■ DIRECTION ■
Which lines below fall between the one containing "back to the lip" and the one containing "obj.data.transform(world)"? Repeat them exactly, counting both of those lines, and add nothing else.

■ SOURCE DATA ■
# # # #

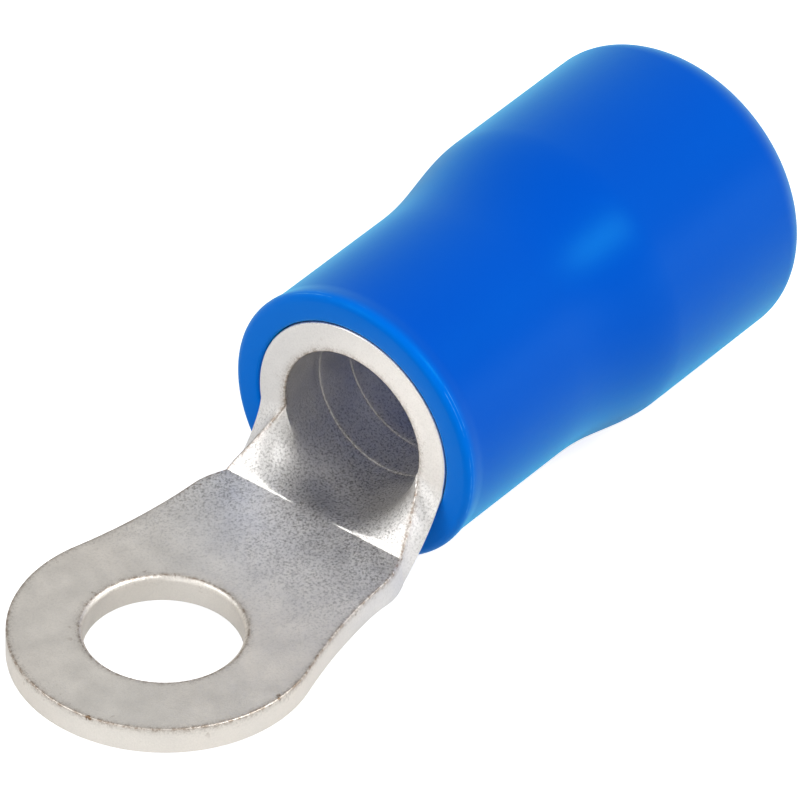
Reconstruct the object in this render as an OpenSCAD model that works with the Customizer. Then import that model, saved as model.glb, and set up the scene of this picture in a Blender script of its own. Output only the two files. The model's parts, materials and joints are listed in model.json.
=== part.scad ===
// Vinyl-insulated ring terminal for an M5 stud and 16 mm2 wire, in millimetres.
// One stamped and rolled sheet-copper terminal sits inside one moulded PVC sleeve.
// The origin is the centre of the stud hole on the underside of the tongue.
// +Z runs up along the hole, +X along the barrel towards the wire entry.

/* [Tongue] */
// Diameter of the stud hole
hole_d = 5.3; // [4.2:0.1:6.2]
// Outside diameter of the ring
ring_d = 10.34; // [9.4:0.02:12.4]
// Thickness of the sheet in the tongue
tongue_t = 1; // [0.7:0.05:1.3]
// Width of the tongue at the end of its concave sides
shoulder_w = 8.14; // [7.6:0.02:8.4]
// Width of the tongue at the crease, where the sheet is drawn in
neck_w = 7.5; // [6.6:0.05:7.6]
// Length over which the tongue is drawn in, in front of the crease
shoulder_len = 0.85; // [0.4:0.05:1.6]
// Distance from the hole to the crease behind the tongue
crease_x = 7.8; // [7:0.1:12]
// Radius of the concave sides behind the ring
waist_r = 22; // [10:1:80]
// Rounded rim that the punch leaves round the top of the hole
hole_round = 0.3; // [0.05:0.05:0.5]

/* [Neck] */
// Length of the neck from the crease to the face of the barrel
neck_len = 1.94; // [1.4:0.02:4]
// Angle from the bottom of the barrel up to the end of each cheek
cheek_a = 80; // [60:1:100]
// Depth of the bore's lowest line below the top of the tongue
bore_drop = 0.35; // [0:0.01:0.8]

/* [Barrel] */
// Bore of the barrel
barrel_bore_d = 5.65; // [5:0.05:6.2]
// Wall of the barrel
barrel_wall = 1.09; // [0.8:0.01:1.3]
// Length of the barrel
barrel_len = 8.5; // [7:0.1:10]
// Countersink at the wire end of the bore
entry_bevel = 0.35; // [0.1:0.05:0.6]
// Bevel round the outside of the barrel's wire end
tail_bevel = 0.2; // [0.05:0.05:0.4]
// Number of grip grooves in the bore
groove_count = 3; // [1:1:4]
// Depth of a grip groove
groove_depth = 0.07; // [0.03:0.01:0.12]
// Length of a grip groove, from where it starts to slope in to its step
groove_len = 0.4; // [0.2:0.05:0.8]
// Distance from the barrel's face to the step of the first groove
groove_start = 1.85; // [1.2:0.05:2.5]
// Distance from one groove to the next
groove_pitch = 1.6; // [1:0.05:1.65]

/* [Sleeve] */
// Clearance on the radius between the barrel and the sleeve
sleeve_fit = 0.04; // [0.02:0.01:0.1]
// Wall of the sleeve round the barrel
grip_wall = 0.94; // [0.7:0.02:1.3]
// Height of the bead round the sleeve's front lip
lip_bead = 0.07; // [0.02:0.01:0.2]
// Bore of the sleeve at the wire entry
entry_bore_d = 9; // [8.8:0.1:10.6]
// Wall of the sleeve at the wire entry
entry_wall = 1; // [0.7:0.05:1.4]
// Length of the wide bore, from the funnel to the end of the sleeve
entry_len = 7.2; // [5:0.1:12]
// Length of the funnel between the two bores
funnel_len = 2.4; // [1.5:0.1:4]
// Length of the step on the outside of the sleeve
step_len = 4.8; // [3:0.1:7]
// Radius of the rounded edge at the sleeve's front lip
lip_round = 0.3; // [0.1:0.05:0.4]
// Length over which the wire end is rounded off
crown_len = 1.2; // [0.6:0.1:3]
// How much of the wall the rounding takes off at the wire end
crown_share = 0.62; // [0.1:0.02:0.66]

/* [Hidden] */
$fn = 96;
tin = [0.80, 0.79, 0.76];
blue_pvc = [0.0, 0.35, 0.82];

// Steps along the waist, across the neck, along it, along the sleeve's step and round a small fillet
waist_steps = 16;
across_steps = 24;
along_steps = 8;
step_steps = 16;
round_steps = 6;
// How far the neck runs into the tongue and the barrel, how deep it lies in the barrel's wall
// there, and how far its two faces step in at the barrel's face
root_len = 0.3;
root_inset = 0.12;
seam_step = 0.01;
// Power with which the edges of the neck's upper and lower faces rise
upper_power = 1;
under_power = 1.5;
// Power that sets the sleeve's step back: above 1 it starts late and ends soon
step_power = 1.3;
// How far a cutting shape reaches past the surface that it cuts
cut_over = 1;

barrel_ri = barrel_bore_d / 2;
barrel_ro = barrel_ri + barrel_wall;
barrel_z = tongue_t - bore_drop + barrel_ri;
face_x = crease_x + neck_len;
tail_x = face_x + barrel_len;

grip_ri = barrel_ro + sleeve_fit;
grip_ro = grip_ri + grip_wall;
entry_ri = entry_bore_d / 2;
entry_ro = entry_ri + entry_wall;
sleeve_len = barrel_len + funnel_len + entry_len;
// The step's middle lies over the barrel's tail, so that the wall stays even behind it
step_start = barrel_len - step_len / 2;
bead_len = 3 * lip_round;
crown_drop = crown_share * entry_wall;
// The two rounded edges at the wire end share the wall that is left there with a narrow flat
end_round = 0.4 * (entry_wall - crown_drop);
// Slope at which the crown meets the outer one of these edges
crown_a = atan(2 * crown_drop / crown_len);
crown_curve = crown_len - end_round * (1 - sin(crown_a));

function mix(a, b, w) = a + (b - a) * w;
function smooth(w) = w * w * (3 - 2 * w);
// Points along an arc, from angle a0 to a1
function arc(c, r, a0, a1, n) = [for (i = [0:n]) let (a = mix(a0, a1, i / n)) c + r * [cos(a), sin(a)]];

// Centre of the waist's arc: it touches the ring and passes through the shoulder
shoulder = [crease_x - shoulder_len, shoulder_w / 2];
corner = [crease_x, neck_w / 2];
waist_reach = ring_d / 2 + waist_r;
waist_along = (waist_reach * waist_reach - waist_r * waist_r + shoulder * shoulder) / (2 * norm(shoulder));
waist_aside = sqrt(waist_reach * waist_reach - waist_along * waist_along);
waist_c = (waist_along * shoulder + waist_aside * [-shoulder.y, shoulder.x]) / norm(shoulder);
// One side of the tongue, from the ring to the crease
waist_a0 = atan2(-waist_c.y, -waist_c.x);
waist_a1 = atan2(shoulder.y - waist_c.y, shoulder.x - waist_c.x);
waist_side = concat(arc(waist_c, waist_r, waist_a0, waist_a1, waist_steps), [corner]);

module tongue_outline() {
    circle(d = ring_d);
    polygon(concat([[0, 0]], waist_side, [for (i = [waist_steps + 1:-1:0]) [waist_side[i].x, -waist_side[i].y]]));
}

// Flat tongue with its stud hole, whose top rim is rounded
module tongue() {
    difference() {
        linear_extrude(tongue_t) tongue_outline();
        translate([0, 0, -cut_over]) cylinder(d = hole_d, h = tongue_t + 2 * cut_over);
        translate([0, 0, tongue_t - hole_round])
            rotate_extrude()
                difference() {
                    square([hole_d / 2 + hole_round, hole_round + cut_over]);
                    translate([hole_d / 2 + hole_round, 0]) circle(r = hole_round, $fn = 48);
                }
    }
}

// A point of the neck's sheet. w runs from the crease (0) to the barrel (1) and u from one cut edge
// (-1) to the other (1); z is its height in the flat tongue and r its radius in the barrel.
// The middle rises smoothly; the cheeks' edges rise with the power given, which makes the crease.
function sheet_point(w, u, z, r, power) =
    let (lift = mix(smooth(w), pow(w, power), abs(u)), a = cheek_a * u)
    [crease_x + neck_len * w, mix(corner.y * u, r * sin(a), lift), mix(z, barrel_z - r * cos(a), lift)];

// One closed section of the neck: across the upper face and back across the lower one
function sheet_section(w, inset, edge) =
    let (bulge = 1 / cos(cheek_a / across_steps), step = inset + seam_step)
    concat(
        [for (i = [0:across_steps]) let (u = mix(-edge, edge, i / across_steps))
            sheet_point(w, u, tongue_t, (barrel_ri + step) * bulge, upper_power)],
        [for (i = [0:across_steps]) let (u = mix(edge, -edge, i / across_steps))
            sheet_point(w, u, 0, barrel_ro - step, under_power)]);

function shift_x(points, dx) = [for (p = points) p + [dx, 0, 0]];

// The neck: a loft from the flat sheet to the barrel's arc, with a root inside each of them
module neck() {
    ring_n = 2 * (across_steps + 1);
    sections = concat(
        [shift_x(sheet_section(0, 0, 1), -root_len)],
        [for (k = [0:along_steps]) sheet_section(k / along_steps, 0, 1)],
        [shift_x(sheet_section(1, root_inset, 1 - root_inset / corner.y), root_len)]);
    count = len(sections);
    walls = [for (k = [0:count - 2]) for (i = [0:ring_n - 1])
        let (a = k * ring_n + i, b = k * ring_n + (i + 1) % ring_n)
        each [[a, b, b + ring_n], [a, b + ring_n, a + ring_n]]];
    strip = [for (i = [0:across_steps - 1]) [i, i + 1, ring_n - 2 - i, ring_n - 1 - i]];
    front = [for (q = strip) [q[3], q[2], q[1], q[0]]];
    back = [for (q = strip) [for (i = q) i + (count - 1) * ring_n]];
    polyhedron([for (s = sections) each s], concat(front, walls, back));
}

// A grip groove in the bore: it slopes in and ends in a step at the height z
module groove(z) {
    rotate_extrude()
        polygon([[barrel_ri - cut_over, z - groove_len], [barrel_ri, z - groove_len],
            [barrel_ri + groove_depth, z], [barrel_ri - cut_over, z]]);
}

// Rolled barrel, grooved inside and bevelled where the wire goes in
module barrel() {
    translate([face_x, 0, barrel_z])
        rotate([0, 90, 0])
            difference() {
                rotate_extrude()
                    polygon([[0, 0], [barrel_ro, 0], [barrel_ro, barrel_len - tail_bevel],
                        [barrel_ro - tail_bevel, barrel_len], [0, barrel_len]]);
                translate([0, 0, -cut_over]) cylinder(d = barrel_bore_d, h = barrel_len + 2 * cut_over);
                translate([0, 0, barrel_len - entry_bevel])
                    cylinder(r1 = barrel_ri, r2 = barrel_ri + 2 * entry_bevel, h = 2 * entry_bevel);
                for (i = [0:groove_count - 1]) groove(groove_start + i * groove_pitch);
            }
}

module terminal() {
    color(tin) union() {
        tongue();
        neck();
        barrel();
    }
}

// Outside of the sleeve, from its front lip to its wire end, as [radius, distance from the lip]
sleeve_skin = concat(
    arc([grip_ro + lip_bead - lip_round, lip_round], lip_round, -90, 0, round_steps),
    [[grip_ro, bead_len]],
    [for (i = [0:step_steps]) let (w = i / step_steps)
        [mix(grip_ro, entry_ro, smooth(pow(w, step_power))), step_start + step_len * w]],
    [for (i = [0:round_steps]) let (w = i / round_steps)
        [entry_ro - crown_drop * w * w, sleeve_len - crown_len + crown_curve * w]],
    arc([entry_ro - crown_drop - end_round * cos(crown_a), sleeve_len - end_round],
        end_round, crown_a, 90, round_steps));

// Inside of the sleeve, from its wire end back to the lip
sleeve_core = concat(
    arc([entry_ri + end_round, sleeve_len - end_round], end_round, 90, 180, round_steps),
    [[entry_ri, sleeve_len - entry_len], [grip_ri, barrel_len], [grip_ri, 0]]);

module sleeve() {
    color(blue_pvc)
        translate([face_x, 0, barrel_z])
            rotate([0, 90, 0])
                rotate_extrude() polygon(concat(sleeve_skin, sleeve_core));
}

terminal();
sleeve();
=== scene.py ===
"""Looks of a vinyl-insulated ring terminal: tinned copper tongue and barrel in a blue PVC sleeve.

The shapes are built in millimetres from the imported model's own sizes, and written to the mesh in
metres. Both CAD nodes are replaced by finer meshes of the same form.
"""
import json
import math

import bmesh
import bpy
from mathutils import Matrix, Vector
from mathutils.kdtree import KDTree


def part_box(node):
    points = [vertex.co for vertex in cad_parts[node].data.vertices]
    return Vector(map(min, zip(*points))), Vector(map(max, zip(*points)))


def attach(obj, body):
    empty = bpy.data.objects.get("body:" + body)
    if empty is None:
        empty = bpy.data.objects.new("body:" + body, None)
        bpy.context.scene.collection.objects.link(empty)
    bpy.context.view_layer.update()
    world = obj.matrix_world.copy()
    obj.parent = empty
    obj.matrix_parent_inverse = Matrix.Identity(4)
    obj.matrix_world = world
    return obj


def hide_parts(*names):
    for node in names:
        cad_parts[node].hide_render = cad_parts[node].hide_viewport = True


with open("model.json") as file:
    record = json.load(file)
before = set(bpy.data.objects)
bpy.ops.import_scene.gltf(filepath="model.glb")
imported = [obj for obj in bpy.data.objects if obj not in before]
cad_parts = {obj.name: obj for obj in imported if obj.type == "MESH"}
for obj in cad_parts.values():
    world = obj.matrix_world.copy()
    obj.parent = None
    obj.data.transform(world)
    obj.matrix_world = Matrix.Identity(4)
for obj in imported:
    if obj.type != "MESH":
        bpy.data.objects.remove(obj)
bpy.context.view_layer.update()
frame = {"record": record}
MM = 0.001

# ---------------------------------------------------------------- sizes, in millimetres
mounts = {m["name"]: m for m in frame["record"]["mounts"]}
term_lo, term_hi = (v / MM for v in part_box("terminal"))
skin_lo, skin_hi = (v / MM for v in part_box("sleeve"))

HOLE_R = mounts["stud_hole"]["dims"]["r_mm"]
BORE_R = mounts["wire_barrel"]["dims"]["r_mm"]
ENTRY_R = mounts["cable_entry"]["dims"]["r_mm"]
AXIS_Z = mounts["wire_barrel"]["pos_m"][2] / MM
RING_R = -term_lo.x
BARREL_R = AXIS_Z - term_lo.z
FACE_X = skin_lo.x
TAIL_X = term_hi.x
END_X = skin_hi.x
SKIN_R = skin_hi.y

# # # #

■ PROBLEM SOLUTION ■
// Inside of the sleeve, from its wire end back to the lip
sleeve_core = concat(
    arc([entry_ri + end_round, sleeve_len - end_round], end_round, 90, 180, round_steps),
    [[entry_ri, sleeve_len - entry_len], [grip_ri, barrel_len], [grip_ri, 0]]);

module sleeve() {
    color(blue_pvc)
        translate([face_x, 0, barrel_z])
            rotate([0, 90, 0])
                rotate_extrude() polygon(concat(sleeve_skin, sleeve_core));
}

terminal();
sleeve();
=== scene.py ===
"""Looks of a vinyl-insulated ring terminal: tinned copper tongue and barrel in a blue PVC sleeve.

The shapes are built in millimetres from the imported model's own sizes, and written to the mesh in
metres. Both CAD nodes are replaced by finer meshes of the same form.
"""
import json
import math

import bmesh
import bpy
from mathutils import Matrix, Vector
from mathutils.kdtree import KDTree


def part_box(node):
    points = [vertex.co for vertex in cad_parts[node].data.vertices]
    return Vector(map(min, zip(*points))), Vector(map(max, zip(*points)))


def attach(obj, body):
    empty = bpy.data.objects.get("body:" + body)
    if empty is None:
        empty = bpy.data.objects.new("body:" + body, None)
        bpy.context.scene.collection.objects.link(empty)
    bpy.context.view_layer.update()
    world = obj.matrix_world.copy()
    obj.parent = empty
    obj.matrix_parent_inverse = Matrix.Identity(4)
    obj.matrix_world = world
    return obj


def hide_parts(*names):
    for node in names:
        cad_parts[node].hide_render = cad_parts[node].hide_viewport = True


with open("model.json") as file:
    record = json.load(file)
before = set(bpy.data.objects)
bpy.ops.import_scene.gltf(filepath="model.glb")
imported = [obj for obj in bpy.data.objects if obj not in before]
cad_parts = {obj.name: obj for obj in imported if obj.type == "MESH"}
for obj in cad_parts.values():
    world = obj.matrix_world.copy()
    obj.parent = None
    obj.data.transform(world)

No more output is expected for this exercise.